The time had come to move on from The Marquesas but on our last run ashore I managed to get a photo of one of the Marquesian ponies having a gallop along the beach – just magic. These are tough ponies and impressive jockeys. I also thought you would enjoy a photo of some lovely ladies making flower bands for their hair.
The Tuamotos are the largest chain of coral atolls (78) in the world. The quide book describes them as looking like pearl necklaces gracefully tossed in the ocean, and certainly on our charts this description seems quite apt. However, such pearl necklaces make for tricky navigation.
Each atoll has one or two passes and these need to be crossed at slack tide, with the sun either high in the sky or behind you and preferably no wind against tide should you be a little late. There are no tide tables here but an enterprising yachtsman has produced a “guestimeter” which is shared amongst our fellow cruisers along with various stories of woe! The guestimeter seems to do a good job and we successfully negotiated the passes to Kauehi and Fakarava. Actually Jack Sound, just off Skomer Island in Pembrokeshire, is much more frightening in our opinion.

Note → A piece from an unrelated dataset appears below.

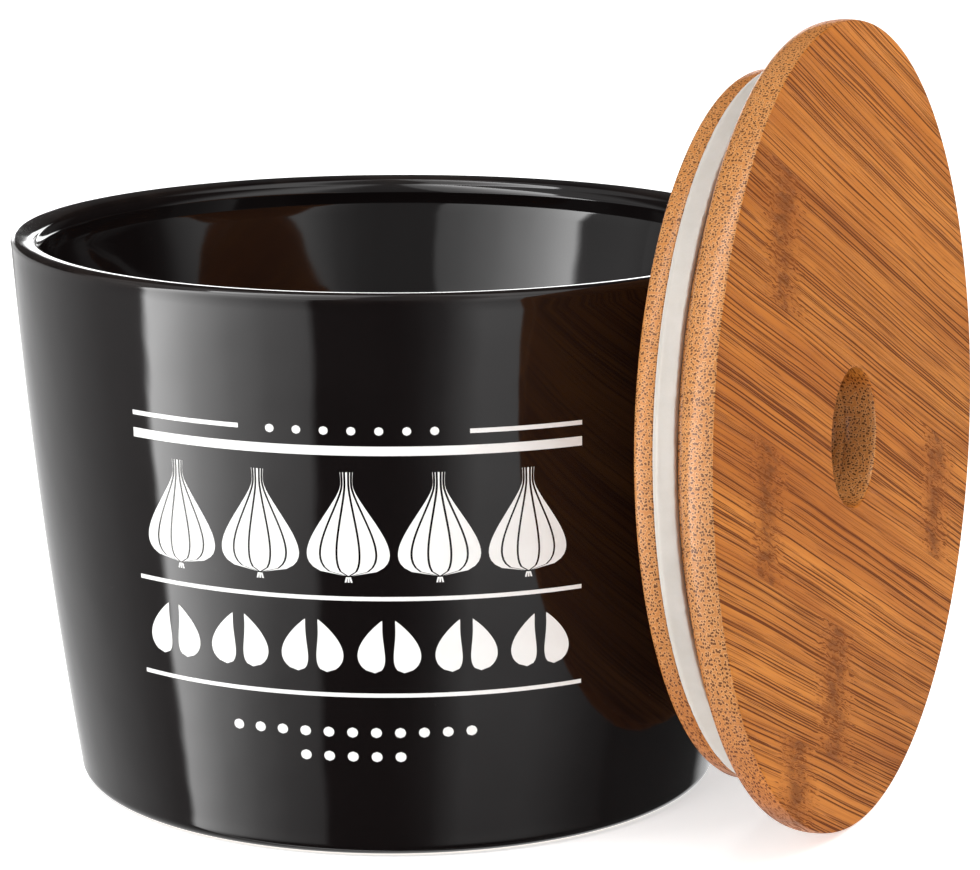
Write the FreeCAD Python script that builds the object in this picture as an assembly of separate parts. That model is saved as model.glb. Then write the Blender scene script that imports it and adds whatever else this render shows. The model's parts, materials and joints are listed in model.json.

We anchored in the south of the Kauehi atoll. This was an idyllic tropical anchorage close to various uninhabited islands or motos. The view at breakfast is just what you dream of and the sea was finally smooth representing a very positive change from the Marquesas where the swell and roll were constant.

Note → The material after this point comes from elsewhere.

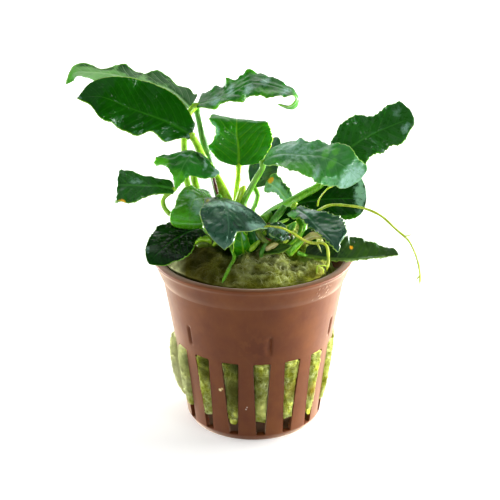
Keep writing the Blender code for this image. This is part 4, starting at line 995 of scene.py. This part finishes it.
# Fleshy stem tissue: smooth waxy skin, lime where it is young and olive where it is old
stem_mats = {}
for label, deep, full, tint in (
    ("lime", "#6CA408", "#90C416", "#C2E050"),
    ("pale", "#A4D01E", "#C8E63C", "#E2F27C"),
    # The shade tone is painted shade: the green darkened for stalks that stand in the shade of the leaves
    ("shade", "#2A640C", "#458A14", "#84B848"),
    ("husk", "#3A1608", "#5C2A12", "#7A4A28"),
    ("green", "#458A08", "#68AC14", "#9CCF44"),
    ("olive", "#3F5A10", "#61801C", "#8EA648"),
    ("root", "#8E9E14", "#B0BE20", "#D8E070"),
):
    mat, tree, shader = start_material(
        f"fleshy stalk, {label}", Roughness=0.3, IOR=1.4, Coat_Weight=0.3, Coat_Roughness=0.1,
        Subsurface_Weight=0.25, Subsurface_Scale=0.0012, Subsurface_Radius=(0.6, 1.0, 0.2),
    )
    place = add(tree, "TexCoord", out="Object")
    upright = add(tree, "Mapping", {"Vector": place, "Scale": (1, 1, 0.1)})
    mottle, strand = [
        add(tree, "TexNoise", {"Vector": on, "Scale": 1 / (mm * MM), "Detail": detail, "Roughness": 0.55})
        for on, mm, detail in ((place, 2.2, 3.0), (upright, 0.35, 2.0))
    ]
    paint = cover(tree, deep, mottle, 0.35, 0.65, 1, full)
    paint = cover(tree, paint, strand, 0.45, 0.75, 0.6, tint)
    tree.links.new(paint, shader.inputs["Base Color"])
    normal = add(tree, "Bump", {"Height": strand, "Strength": 0.4, "Distance": 0.08 * MM})
    tree.links.new(normal, shader.inputs["Normal"])
    stem_mats[label] = mat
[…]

Anyway they say cruising is doing jobs in paradise and so we set too. First job was to change the deck organiser as the original was damaged. This involves taking down the ceiling lining and (the worst part) putting it back. The ceiling lining is about 3 by 2 metres, made of bendy plywood covered in fabric and must go in exactly the correct place to clip back up. This requires 2 people with at least 4 arms each! Ummm. Frustratingly the replacement part was just, ever so slightly different, as seems to always be the way. Fortunately in Julian’s supply of bolts there were a couple that were long enough to do the job and this will certainly get us to New Zealand or the next time we feel the strength to take down the ceiling lining.

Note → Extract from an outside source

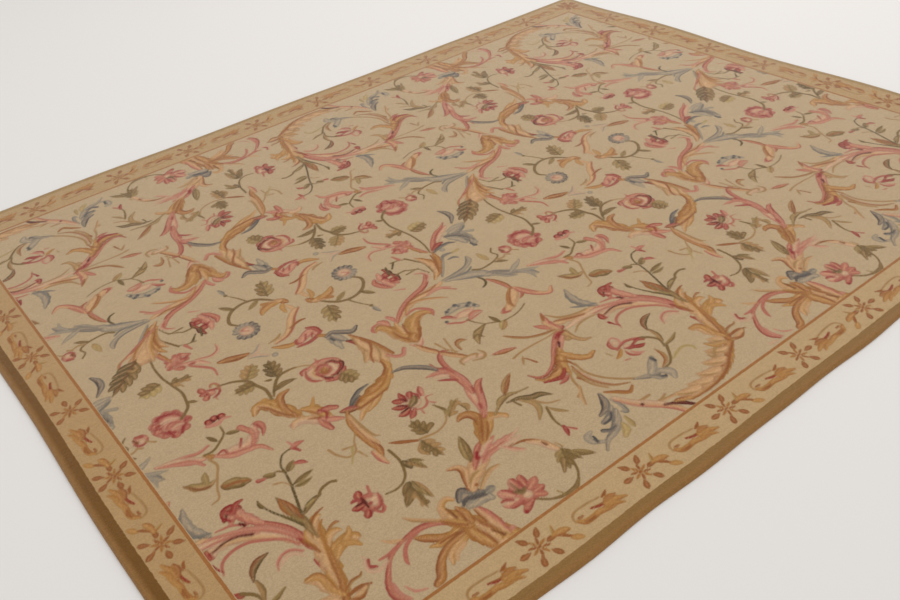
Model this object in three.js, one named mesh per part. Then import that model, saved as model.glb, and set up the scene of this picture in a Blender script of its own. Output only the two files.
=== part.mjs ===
// A hand-knotted wool rug in the Aubusson manner, 8 by 10 feet, lying on a floor.
// It is woven in one piece: an ivory field, an ochre border and a plain olive edge band,
// with no fringe and no separate binding. The pile rolls over at the rim, the outline
// wavers a little, and two low ripples lift the right-hand end off the floor.
//
// Millimetres, +Z up. +X runs along the rug's length and +Y across it. The origin is on
// the floor under the rug's centre.
import * as THREE from "three";
import { mergeVertices } from "three/addons/utils/BufferGeometryUtils.js";

// Driving dimensions
const LENGTH = 3042; // the warp direction; 10 feet over the waver of the outline
const WIDTH = 2432; // the weft direction; 8 feet over the waver
const THICKNESS = 10; // foundation and pile together
const RIM_RADIUS = 7; // how the pile rolls over at the rim
const WAVER_REACH = 150; // how far in from the rim the outline's waver fades out
const RIPPLE_REACH = 190; // how far in from the rim a ripple fades out

// The grid of the sheet: close rows over the rolled rim, then open ones to the middle.
const RIM_ROWS = [0, 0.7, 2.6, RIM_RADIUS, 45, 100, RIPPLE_REACH]; // distances in from the rim
const OPEN_ROWS = { length: 26, width: 20 };

// How the outline wavers, side by side. Each wave moves the rim outwards by up to its
// swing, with a crest at the place given along that side.
const WAVER = {
  right: [{ swing: 5, wavelength: 1000, crest: 580 }],
  left: [{ swing: 2.5, wavelength: 900, crest: -410 }],
  far: [
    { swing: 3, wavelength: 2150, crest: 1200 },
    { swing: 2.5, wavelength: 800, crest: -120 },
  ],
  near: [
    { swing: 1.5, wavelength: 500, crest: -330 },
    { swing: 1.5, wavelength: 1900, crest: -550 },
  ],
};

// Ripples where the cloth leaves the floor: the crest's height, and where the crests lie.
const RIPPLE = {
  right: { height: 5.5, wavelength: 1000, crest: 580 },
  far: { height: 1.5, wavelength: 1075, crest: -950 },
};

const WOOL = new THREE.MeshStandardMaterial({ color: 0xc2a878, roughness: 0.95, metalness: 0 });

/** Places of the grid's rows across one dimension of the rug, from -size/2 to size/2. */
function rows(size, openRows) {
  const near = RIM_ROWS.map((inset) => inset - size / 2);
  const open = size - 2 * RIPPLE_REACH;
  const middle = Array.from({ length: openRows - 1 }, (_, i) => near.at(-1) + ((i + 1) * open) / openRows);
  const far = near.map((place) => -place).reverse();
  return [...near, ...middle, ...far];
}

/** 1 at the rim, falling smoothly to 0 where the inset reaches the given distance. */
function fade(inset, reach) {
  const t = Math.min(Math.max(1 - inset / reach, 0), 1);
  return t * t * (3 - 2 * t);
}

/** -1 to 1 along a wave, with 1 at its crest. */
function wave({ wavelength, crest }, place) {
  return Math.cos((2 * Math.PI * (place - crest)) / wavelength);
}

/** How far one side's rim stands out at a place along it. */
function waver(waves, place) {
  return waves.reduce((sum, w) => sum + w.swing * wave(w, place), 0);
}

/** Height of the cloth's underside over the floor. */
function lift(x, y) {
  const fromRight = RIPPLE.right.height * (0.5 + 0.5 * wave(RIPPLE.right, y));
  const fromFar = RIPPLE.far.height * (0.5 + 0.5 * wave(RIPPLE.far, x));
  return (
    fromRight * fade(LENGTH / 2 - x, RIPPLE_REACH) + fromFar * fade(WIDTH / 2 - y, RIPPLE_REACH)
  );
}

/** Thickness of the cloth at a distance in from the rim: the pile rolls over there. */
function thickness(inset) {
  if (inset >= RIM_RADIUS) return THICKNESS;
  return THICKNESS - RIM_RADIUS + Math.sqrt(RIM_RADIUS ** 2 - (RIM_RADIUS - inset) ** 2);
}

/** Moves a flat place on the sheet to where it lies, with the outline's waver. */
function lying(x, y) {
  const right = waver(WAVER.right, y) * fade(LENGTH / 2 - x, WAVER_REACH);
  const left = waver(WAVER.left, y) * fade(LENGTH / 2 + x, WAVER_REACH);
  const far = waver(WAVER.far, x) * fade(WIDTH / 2 - y, WAVER_REACH);
  const near = waver(WAVER.near, x) * fade(WIDTH / 2 + y, WAVER_REACH);
  return [x + right - left, y + far - near];
}

/** The whole rug: a box of rows, moved onto the shape in which the cloth lies. */
function rugGeometry() {
  const across = rows(LENGTH, OPEN_ROWS.length);
  const along = rows(WIDTH, OPEN_ROWS.width);
  const box = new THREE.BoxGeometry(1, 1, 1, across.length - 1, along.length - 1, 1);
  box.deleteAttribute("normal");
  box.deleteAttribute("uv");
  const geometry = mergeVertices(box, 1e-5);
  const position = geometry.getAttribute("position");
  for (let i = 0; i < position.count; i++) {
    const x = across[Math.round((position.getX(i) + 0.5) * (across.length - 1))];
    const y = along[Math.round((position.getY(i) + 0.5) * (along.length - 1))];
    const inset = Math.min(LENGTH / 2 - Math.abs(x), WIDTH / 2 - Math.abs(y));
    const onTop = position.getZ(i) > 0;
    const [laidX, laidY] = lying(x, y);
    position.setXYZ(i, laidX, laidY, lift(x, y) + (onTop ? thickness(inset) : 0));
  }
  geometry.computeVertexNormals();
  return geometry;
}

const rug = new THREE.Mesh(rugGeometry(), WOOL);
rug.name = "rug";

const group = new THREE.Group();
group.add(rug);

export default group;
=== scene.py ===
import math

import bmesh
import bpy
import numpy as np
from mathutils import Matrix, Vector


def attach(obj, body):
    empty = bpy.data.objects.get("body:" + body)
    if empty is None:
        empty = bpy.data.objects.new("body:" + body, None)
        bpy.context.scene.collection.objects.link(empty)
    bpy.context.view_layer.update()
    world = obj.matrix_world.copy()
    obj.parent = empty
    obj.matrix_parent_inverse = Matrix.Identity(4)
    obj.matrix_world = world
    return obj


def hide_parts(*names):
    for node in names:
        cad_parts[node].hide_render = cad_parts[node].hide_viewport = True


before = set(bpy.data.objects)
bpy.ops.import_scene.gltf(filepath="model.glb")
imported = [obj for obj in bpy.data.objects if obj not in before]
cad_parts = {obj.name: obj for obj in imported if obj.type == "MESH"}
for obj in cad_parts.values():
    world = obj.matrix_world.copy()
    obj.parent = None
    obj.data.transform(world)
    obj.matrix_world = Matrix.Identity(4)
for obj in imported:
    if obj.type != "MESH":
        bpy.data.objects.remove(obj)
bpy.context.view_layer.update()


# The camera stands off the rug's near left corner with its lens 1.56 m above the floor. It is
# rolled slightly and looks down across the rug to the far right corner. Its place and lens
# were solved from the four straight edges of the rug.
CAMERA_PLACE = Vector((-1.6542, -2.0594, 1.5557))
CAMERA_RIGHT = Vector((0.78022, -0.61986, -0.08388))
CAMERA_VIEW = Vector((0.46234, 0.66181, -0.59013))
FOCAL_PIXELS = 931.1  # focal length in pixels of a picture 900 pixels wide
PICTURE_WIDTH = 900

lens = bpy.data.cameras.new("camera")
lens.sensor_width = 36
lens.lens = lens.sensor_width * FOCAL_PIXELS / PICTURE_WIDTH
camera = bpy.data.objects.new("camera", lens)
bpy.context.scene.collection.objects.link(camera)
view = CAMERA_VIEW.normalized()
right = (CAMERA_RIGHT - view * CAMERA_RIGHT.dot(view)).normalized()
up = right.cross(view)
camera.matrix_world = Matrix.Translation(CAMERA_PLACE) @ Matrix((right, up, -view)).transposed().to_4x4()
bpy.context.scene.camera = camera


# The floor is a pale seamless sheet of studio paper. A square soft light hangs 4.6 m above it,
# off the rug's right end, and the rest of the light comes evenly from all round.
FLOOR_SIZE = 12
FLOOR_COLOUR = (0.86, 0.835, 0.81)
ROOM_LIGHT = 0.73
SOFTBOX_SIZE = 4.0
SOFTBOX_POWER = 84
SOFTBOX_PLACE = (2.7, 1.2, 4.6)

bm = bmesh.new()
bmesh.ops.create_grid(bm, x_segments=1, y_segments=1, size=FLOOR_SIZE)
floor_mesh = bpy.data.meshes.new("floor")
bm.to_mesh(floor_mesh)
bm.free()
floor = bpy.data.objects.new("floor", floor_mesh)
bpy.context.scene.collection.objects.link(floor)
paper = bpy.data.materials.new("studio_paper")
paper.use_nodes = True
paper_shader = paper.node_tree.nodes["Principled BSDF"]
paper_shader.inputs["Base Color"].default_value = (*FLOOR_COLOUR, 1)
paper_shader.inputs["Roughness"].default_value = 0.9
paper_shader.inputs["Specular IOR Level"].default_value = 0.1
floor_mesh.materials.append(paper)

world = bpy.data.worlds.new("studio")
bpy.context.scene.world = world
world.use_nodes = True
world.node_tree.nodes["Background"].inputs["Color"].default_value = (1.0, 0.99, 0.98, 1)
world.node_tree.nodes["Background"].inputs["Strength"].default_value = ROOM_LIGHT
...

The second job was cleaning the hull. The clear, non tidal waters made this an excellent spot for this never ending job.
We fitted in some snorkelling and socialising, and managed to trade some nearly overripe bananas with Ian and Manuela from S/Y MisterX. They then came to supper with banana cake and a bottle of champagne to celebrate our wedding anniversary – how wonderful it that?
The next atoll we visited was Fakarava. This, in theory, has the second largest settlement in the Tuamotos, but it is still tiny, and delightfully unsophisticated but as always beautifully looked after and really clean and tidy.
It was here that we were to encounter a new hazard unique to coral atolls – bommies. These are tall coral chimneys which grow from the sea bed. The anchoring in the atolls is relatively deep (about 10 metres) so it is often not possible to spot the bommies when anchoring. We managed to get our anchor chain wrapped around one of these and it took about four hours to extract ourselves and re-anchor in a better place. The next time we anchored we strung fenders off the anchor chain to (hopefully) keep it floating above any lurking bommies. Certainly the anchor lifted the next day. Whether this was because of the fenders or just better luck we will never know.
The Tuamotos are reknown for their black cultured pearls. We took our bikes ashore and cycled to a small pearl farm. The only road is flat, concreted and there is no traffic so although a fair distance in the heat, it was not too bad. We were so lucky as at the farm, the owner took us through the whole process and even opened an oyster and extracted a small pearl for us. I am now the proud owner of a shell and pearl necklace – just lovely and very in keeping.